**Data lines**.
---

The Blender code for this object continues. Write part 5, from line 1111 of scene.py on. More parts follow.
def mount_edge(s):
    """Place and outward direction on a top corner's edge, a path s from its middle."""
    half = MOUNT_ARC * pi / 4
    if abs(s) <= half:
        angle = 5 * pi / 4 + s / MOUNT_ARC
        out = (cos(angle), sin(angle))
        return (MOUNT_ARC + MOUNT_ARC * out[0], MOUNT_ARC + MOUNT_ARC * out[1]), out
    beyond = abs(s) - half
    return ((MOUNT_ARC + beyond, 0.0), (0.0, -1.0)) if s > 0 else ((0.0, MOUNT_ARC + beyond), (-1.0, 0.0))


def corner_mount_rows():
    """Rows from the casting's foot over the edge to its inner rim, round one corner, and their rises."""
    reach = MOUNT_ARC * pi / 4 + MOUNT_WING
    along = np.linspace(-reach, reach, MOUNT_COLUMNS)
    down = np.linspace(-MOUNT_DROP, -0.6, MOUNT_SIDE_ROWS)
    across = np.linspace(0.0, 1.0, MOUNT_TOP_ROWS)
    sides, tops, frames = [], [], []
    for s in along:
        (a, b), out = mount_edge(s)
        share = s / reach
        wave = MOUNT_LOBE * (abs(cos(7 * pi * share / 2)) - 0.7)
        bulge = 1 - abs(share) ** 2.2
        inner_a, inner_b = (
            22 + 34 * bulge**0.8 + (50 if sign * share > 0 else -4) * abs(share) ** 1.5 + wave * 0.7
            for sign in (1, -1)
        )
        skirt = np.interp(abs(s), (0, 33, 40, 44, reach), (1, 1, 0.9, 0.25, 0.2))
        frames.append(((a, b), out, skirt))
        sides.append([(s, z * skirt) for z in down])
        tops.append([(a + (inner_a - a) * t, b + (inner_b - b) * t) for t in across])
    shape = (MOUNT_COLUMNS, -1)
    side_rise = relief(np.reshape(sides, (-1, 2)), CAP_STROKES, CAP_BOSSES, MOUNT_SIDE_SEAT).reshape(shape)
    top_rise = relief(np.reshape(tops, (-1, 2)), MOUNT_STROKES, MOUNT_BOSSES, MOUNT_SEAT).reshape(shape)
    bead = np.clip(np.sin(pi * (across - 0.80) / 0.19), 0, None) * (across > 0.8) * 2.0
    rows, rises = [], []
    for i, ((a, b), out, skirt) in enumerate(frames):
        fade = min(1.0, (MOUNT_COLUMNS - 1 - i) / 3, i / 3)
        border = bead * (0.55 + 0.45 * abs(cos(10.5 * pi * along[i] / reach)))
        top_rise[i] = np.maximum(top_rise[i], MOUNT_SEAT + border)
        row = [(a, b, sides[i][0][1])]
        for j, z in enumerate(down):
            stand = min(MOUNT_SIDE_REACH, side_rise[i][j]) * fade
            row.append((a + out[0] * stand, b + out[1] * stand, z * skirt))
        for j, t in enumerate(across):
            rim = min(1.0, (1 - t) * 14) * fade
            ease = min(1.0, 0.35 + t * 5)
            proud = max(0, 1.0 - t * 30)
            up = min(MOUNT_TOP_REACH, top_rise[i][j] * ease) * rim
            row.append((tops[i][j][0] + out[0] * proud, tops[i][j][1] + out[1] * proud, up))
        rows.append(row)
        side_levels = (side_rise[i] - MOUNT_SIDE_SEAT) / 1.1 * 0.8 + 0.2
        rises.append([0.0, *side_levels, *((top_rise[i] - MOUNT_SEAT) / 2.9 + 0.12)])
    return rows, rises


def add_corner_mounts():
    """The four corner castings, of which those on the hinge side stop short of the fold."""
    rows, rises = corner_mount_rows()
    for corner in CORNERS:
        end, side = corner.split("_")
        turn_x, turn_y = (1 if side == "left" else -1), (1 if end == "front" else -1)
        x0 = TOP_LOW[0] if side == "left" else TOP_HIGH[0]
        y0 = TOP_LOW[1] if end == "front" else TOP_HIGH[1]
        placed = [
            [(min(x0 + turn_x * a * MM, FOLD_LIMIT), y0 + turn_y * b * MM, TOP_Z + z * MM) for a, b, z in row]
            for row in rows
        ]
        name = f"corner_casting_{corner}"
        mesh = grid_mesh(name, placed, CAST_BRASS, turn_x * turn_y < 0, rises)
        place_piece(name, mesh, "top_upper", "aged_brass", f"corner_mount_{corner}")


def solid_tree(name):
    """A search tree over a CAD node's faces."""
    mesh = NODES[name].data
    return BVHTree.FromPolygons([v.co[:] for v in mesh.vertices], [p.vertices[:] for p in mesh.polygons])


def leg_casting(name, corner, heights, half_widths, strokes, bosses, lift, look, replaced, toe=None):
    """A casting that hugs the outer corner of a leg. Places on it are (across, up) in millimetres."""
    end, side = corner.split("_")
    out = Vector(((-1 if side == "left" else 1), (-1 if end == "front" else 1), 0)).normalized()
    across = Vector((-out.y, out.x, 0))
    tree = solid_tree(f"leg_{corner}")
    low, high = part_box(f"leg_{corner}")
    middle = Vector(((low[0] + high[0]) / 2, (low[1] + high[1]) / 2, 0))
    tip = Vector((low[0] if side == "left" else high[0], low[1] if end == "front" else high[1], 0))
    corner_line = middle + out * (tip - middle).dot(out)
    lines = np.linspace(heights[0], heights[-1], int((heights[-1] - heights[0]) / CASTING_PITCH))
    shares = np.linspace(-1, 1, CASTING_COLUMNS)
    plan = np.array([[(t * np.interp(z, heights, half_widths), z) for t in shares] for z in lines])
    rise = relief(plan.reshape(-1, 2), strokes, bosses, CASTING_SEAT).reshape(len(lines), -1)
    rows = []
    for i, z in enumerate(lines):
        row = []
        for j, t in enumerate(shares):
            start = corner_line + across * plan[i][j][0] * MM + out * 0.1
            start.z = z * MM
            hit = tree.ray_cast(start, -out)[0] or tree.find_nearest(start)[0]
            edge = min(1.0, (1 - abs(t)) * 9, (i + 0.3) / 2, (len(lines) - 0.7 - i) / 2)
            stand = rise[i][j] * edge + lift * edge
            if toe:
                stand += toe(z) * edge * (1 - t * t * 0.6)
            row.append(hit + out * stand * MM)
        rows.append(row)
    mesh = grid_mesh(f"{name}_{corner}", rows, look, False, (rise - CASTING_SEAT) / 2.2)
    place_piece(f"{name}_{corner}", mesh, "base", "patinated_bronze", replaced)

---

**What to produce**. Reproduce the full listing exactly.

**Completed exercise**.
The Blender code for this object continues. Write part 5, from line 1111 of scene.py on. More parts follow.
def mount_edge(s):
    """Place and outward direction on a top corner's edge, a path s from its middle."""
    half = MOUNT_ARC * pi / 4
    if abs(s) <= half:
        angle = 5 * pi / 4 + s / MOUNT_ARC
        out = (cos(angle), sin(angle))
        return (MOUNT_ARC + MOUNT_ARC * out[0], MOUNT_ARC + MOUNT_ARC * out[1]), out
    beyond = abs(s) - half
    return ((MOUNT_ARC + beyond, 0.0), (0.0, -1.0)) if s > 0 else ((0.0, MOUNT_ARC + beyond), (-1.0, 0.0))


def corner_mount_rows():
    """Rows from the casting's foot over the edge to its inner rim, round one corner, and their rises."""
    reach = MOUNT_ARC * pi / 4 + MOUNT_WING
    along = np.linspace(-reach, reach, MOUNT_COLUMNS)
    down = np.linspace(-MOUNT_DROP, -0.6, MOUNT_SIDE_ROWS)
    across = np.linspace(0.0, 1.0, MOUNT_TOP_ROWS)
    sides, tops, frames = [], [], []
    for s in along:
        (a, b), out = mount_edge(s)
        share = s / reach
        wave = MOUNT_LOBE * (abs(cos(7 * pi * share / 2)) - 0.7)
        bulge = 1 - abs(share) ** 2.2
        inner_a, inner_b = (
            22 + 34 * bulge**0.8 + (50 if sign * share > 0 else -4) * abs(share) ** 1.5 + wave * 0.7
            for sign in (1, -1)
        )
        skirt = np.interp(abs(s), (0, 33, 40, 44, reach), (1, 1, 0.9, 0.25, 0.2))
        frames.append(((a, b), out, skirt))
        sides.append([(s, z * skirt) for z in down])
        tops.append([(a + (inner_a - a) * t, b + (inner_b - b) * t) for t in across])
    shape = (MOUNT_COLUMNS, -1)
    side_rise = relief(np.reshape(sides, (-1, 2)), CAP_STROKES, CAP_BOSSES, MOUNT_SIDE_SEAT).reshape(shape)
    top_rise = relief(np.reshape(tops, (-1, 2)), MOUNT_STROKES, MOUNT_BOSSES, MOUNT_SEAT).reshape(shape)
    bead = np.clip(np.sin(pi * (across - 0.80) / 0.19), 0, None) * (across > 0.8) * 2.0
    rows, rises = [], []
    for i, ((a, b), out, skirt) in enumerate(frames):
        fade = min(1.0, (MOUNT_COLUMNS - 1 - i) / 3, i / 3)
        border = bead * (0.55 + 0.45 * abs(cos(10.5 * pi * along[i] / reach)))
        top_rise[i] = np.maximum(top_rise[i], MOUNT_SEAT + border)
        row = [(a, b, sides[i][0][1])]
        for j, z in enumerate(down):
            stand = min(MOUNT_SIDE_REACH, side_rise[i][j]) * fade
            row.append((a + out[0] * stand, b + out[1] * stand, z * skirt))
        for j, t in enumerate(across):
            rim = min(1.0, (1 - t) * 14) * fade
            ease = min(1.0, 0.35 + t * 5)
            proud = max(0, 1.0 - t * 30)
            up = min(MOUNT_TOP_REACH, top_rise[i][j] * ease) * rim
            row.append((tops[i][j][0] + out[0] * proud, tops[i][j][1] + out[1] * proud, up))
        rows.append(row)
        side_levels = (side_rise[i] - MOUNT_SIDE_SEAT) / 1.1 * 0.8 + 0.2
        rises.append([0.0, *side_levels, *((top_rise[i] - MOUNT_SEAT) / 2.9 + 0.12)])
    return rows, rises


def add_corner_mounts():
    """The four corner castings, of which those on the hinge side stop short of the fold."""
    rows, rises = corner_mount_rows()
    for corner in CORNERS:
        end, side = corner.split("_")
        turn_x, turn_y = (1 if side == "left" else -1), (1 if end == "front" else -1)
        x0 = TOP_LOW[0] if side == "left" else TOP_HIGH[0]
        y0 = TOP_LOW[1] if end == "front" else TOP_HIGH[1]
        placed = [
            [(min(x0 + turn_x * a * MM, FOLD_LIMIT), y0 + turn_y * b * MM, TOP_Z + z * MM) for a, b, z in row]
            for row in rows
        ]
        name = f"corner_casting_{corner}"
        mesh = grid_mesh(name, placed, CAST_BRASS, turn_x * turn_y < 0, rises)
        place_piece(name, mesh, "top_upper", "aged_brass", f"corner_mount_{corner}")


def solid_tree(name):
    """A search tree over a CAD node's faces."""
    mesh = NODES[name].data
    return BVHTree.FromPolygons([v.co[:] for v in mesh.vertices], [p.vertices[:] for p in mesh.polygons])


def leg_casting(name, corner, heights, half_widths, strokes, bosses, lift, look, replaced, toe=None):
    """A casting that hugs the outer corner of a leg. Places on it are (across, up) in millimetres."""
    end, side = corner.split("_")
    out = Vector(((-1 if side == "left" else 1), (-1 if end == "front" else 1), 0)).normalized()
    across = Vector((-out.y, out.x, 0))
    tree = solid_tree(f"leg_{corner}")
    low, high = part_box(f"leg_{corner}")
    middle = Vector(((low[0] + high[0]) / 2, (low[1] + high[1]) / 2, 0))
    tip = Vector((low[0] if side == "left" else high[0], low[1] if end == "front" else high[1], 0))
    corner_line = middle + out * (tip - middle).dot(out)
    lines = np.linspace(heights[0], heights[-1], int((heights[-1] - heights[0]) / CASTING_PITCH))
    shares = np.linspace(-1, 1, CASTING_COLUMNS)
    plan = np.array([[(t * np.interp(z, heights, half_widths), z) for t in shares] for z in lines])
    rise = relief(plan.reshape(-1, 2), strokes, bosses, CASTING_SEAT).reshape(len(lines), -1)
    rows = []
    for i, z in enumerate(lines):
        row = []
        for j, t in enumerate(shares):
            start = corner_line + across * plan[i][j][0] * MM + out * 0.1
            start.z = z * MM
            hit = tree.ray_cast(start, -out)[0] or tree.find_nearest(start)[0]
            edge = min(1.0, (1 - abs(t)) * 9, (i + 0.3) / 2, (len(lines) - 0.7 - i) / 2)
            stand = rise[i][j] * edge + lift * edge
            if toe:
                stand += toe(z) * edge * (1 - t * t * 0.6)
            row.append(hit + out * stand * MM)
        rows.append(row)
    mesh = grid_mesh(f"{name}_{corner}", rows, look, False, (rise - CASTING_SEAT) / 2.2)
    place_piece(f"{name}_{corner}", mesh, "base", "patinated_bronze", replaced)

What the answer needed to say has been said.